A prominent Manhattan federal judge who presided over years of high-profile trials, including the trial of the terrorists who carried out the 1993 bombings of the World Trade Centers, has died aged 87 of Covid-19.
In his almost 40 years as a judge, Kevin Thomas Duffy, who died on Wednesday at a hospital in Greenwich, Connecticut, also presided over cases involving robberies, mob bosses and key social issues during a time of great change and turmoil in the U.S.
P. Kevin Castel, a longtime friend and colleague of Duffy, told the New York Times that the cause of his death was Covid-19, the disease caused by the coronavirus. He died in Greenwich where he lived.
A court sketch of Judge Kevin Thomas Duffy in 1996. Duffy presided over cases in Manhattan for over 40 years, and sadly passed away aged 87 after contracting the coronavirus
Duffy became well known for his colorful and even controversial manner in the courtroom, often showing independent and defiant characteristics in the way he conducted court proceedings.
When one of the six men who were convicted of the 1993 bombing in the World Trade Center underground parking lot maintained his innocence, Judge Duffy called him an ‘out and out liar’ according to the Times, saying ‘the others were low, you’re even lower.’ The bomb killed six people.
The most high-profile case Judge Duffy presided was that of the 1993 parking garage bombing of the World Trade Centers. Here, emergency service vehicles gather outside
The bombs detonated under the Twin Towers caused extensive damage and killed six people. Six men were convicted for the act of terror
When the man convicted of directing the bombing, Ramzi Ahmed Yousef, said that the attack was retaliation for, and the only viable response to, American foreign policies towards Palestinian and Muslim people, Judge Duffy read passages from the Quran to the him and the courtroom.
The passages, he said, showed ‘your God is not Allah. Death was truly your God, your master, your one and only religion.’ Mr Yousef was sentenced to life in prison plus 240 years. His co-conspirators also received life sentences with additional years.
Rami Yousef, the ‘mastermind’ behind the bombings, was sentenced to life plus 240 years by Judge Duffy, who told him ‘your God is not Allah. Death was truly your God’
Members of the NYC emergency services sift through the rubble in the World Trade Center parking garage which was bombed in 1993
Judge Duffy presided over a number of other high profile cases. One also involved Mr Yousef, who in addition to the 1993 bombing plotted to detonate bombs on planes over the Pacific Ocean.
Another was one of the 1983 Brinks robbery and murder trials that convicted people involved in a 1981 attempted robbery of an armored truck in Rockland County, N.Y. and three murders related to the case.

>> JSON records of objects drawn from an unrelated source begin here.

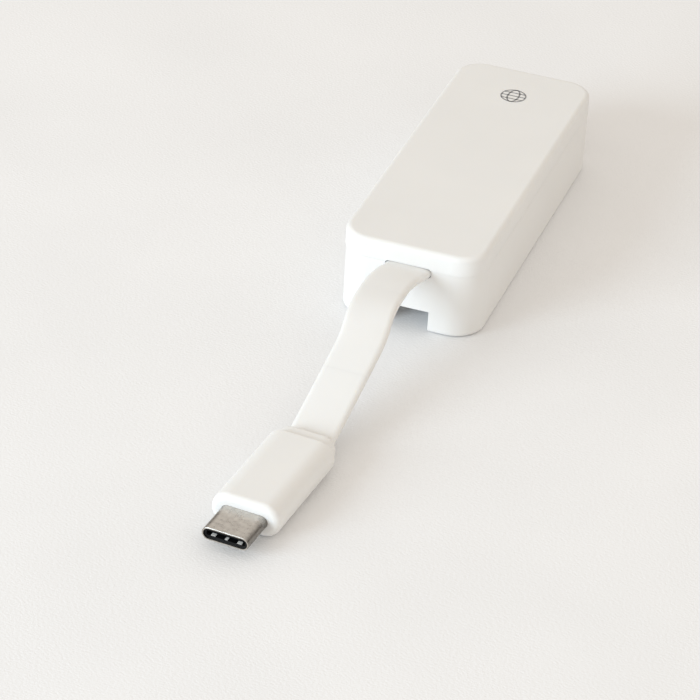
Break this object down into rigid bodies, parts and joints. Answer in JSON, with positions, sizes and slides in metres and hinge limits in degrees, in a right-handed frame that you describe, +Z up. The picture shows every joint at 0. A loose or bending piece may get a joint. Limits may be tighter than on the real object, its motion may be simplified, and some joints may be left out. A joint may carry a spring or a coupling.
{
  "type": "wired network adapter",
  "caption": "Slim rounded box with a flat folding pigtail that ends in a small reversible plug; a modular network port in the far end and a stow recess beneath.",
  "frame": {"origin": "centre of the whole adapter's footprint with the cable laid out, on the plane the housing rests on", "axes": "+Y towards the network port, -Y towards the plug, +X to the right seen from behind the port, +Z up"},
  "size_m": [0.026, 0.1472, 0.0162],
  "materials": {
    "white_shell": "fine satin moulding",
    "white_jacket": "smooth soft jacket",
    "black_moulding": "moulded, matt",
    "package_black": "moulded epoxy",
    "nickel_steel": "nickel plated, lightly brushed",
    "gold_contact": "gold flashed",
    "tin_lead": "tinned",
    "board_green": "solder mask",
    "ceramic_tan": "ceramic with tinned ends",
    "ceramic_dark": "thick film with tinned ends",
    "ferrite_grey": "sintered ferrite",
    "wire_insulation": "thin insulation",
    "lens_green": "clear tinted",
    "lens_amber": "clear tinted"
  },
  "bodies": {
    "housing": {"top_cover": "white_shell", "bottom_shell": "white_shell", "pcb": "board_green", "magnetics_body": "package_black", "magnetics_leads": "tin_lead", "ethernet_chip": "package_black", "crystal": "nickel_steel", "memory_chip": "package_black", "memory_leads": "tin_lead", "regulator": "package_black", "regulator_leads": "tin_lead", "power_inductor": "ferrite_grey", "ceramic_capacitors": "ceramic_tan", "chip_resistors": "ceramic_dark", "isolation_capacitor": "ceramic_tan", "surge_array": "package_black", "jack_housing": "black_moulding", "jack_shield": "nickel_steel", "jack_tails": "gold_contact", "link_led": "lens_green", "activity_led": "lens_amber", "cable_grommet": "white_jacket", "cable_stub": "white_jacket", "cable_wires": "wire_insulation"},
    "link_1": {"cable_link_1": "white_jacket"},
    "link_2": {"cable_link_2": "white_jacket"},
    "plug": {"plug_overmold": "white_shell", "plug_shell": "nickel_steel", "plug_insulator": "black_moulding", "plug_contacts_upper": "gold_contact", "plug_contacts_lower": "gold_contact", "plug_latch": "nickel_steel", "plug_ground_springs": "nickel_steel", "plug_inner_can": "nickel_steel", "plug_card": "board_green", "plug_card_parts": "ceramic_tan", "plug_wires": "wire_insulation", "cable_end": "white_jacket", "cable_crimp": "nickel_steel"},
    "port_contacts": {"jack_contacts": "gold_contact"}
  },
  "joints": [
    {"name": "plug_fold", "type": "hinge", "parent": "housing", "child": "link_1", "pos_m": [0, -0.00344, 0.0127], "axis": [1, -0.0052, 0.0054], "range_deg": [-11, 88]},
    {"name": "loop_fold", "type": "hinge", "parent": "link_1", "child": "link_2", "pos_m": [-0.0001, -0.01306, 0.01237], "axis": [0.9993, -0.0284, 0.0239], "range_deg": [-9.27, 73.77]},
    {"name": "tail_fold", "type": "hinge", "parent": "link_2", "child": "plug", "pos_m": [-0.0014, -0.04113, 0.00307], "axis": [0.9905, -0.0654, 0.121], "range_deg": [-2.35, 18.49]},
    {"name": "contact_press", "type": "hinge", "parent": "housing", "child": "port_contacts", "pos_m": [0, 0.07097, 0.01295], "axis": [-1, 0, 0], "range_deg": [0, 14]}
  ],
  "couplings": [
    {"joint": "loop_fold", "follows": "plug_fold", "ratio": 0.83776},
    {"joint": "tail_fold", "follows": "plug_fold", "ratio": 0.2095}
  ]
}
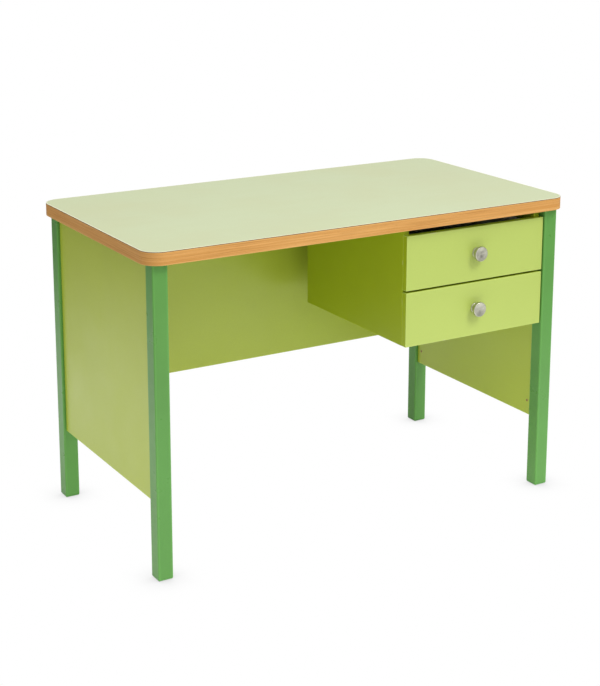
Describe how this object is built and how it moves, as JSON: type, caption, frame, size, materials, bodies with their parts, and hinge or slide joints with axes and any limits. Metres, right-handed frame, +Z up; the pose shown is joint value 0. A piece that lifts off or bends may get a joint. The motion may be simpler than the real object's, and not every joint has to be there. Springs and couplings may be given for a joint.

Judge Duffy also presided over one of the 1983 Brinks Robbery cases. In 1981, members of the Black Liberation Army and the Weather Underground robbed an armored truck and killed three people in a shootout with the police
Judge Duffy was due to preside over the trial of mob boss Paul Castellano, but Castellano was assassinated outside of a steakhouse before the trial began
Another infamous trial Judge Duffy presided over was the trial of Paul Castellano, head of the Gambino crime family. Castellano was assassinated outside a steakhouse before the trail could begin.
Judge Duffy also oversaw a case in the 1970s over New York City’s air quality, and whether the city should enforce an air pollution reduction plan.
In 1993, her oversaw a trial over whether the sponsor of the city’s St. Patrick’s Day parade, the Roman Catholic fraternal order, had a constitutional right prevent the gay and lesbian group from marching. Judge Duffy ruled that it did.
Reportedly, he had an informal style. Before the 1993 trial of the terrorists who bombed the World Trade Center, he told jurors that none of the trial participants would be using a word longer than ‘delicatessen’, saying legal matters should be expressed in a way everyone can understand.
Judge Duffy becomes one of the 5,139 people to have died from the coronavirus in the United States, with Wednesday 1 April seeing the highest number so far with 1,047 deaths.
Manhattan is currently under lockdown to slow the spread of the coronavirus. Here, Times Square can be seen almost totally empty as people remain inside and practice social distancing
As of the 1 April, 5,139 people have died from the coronavirus in the U.S.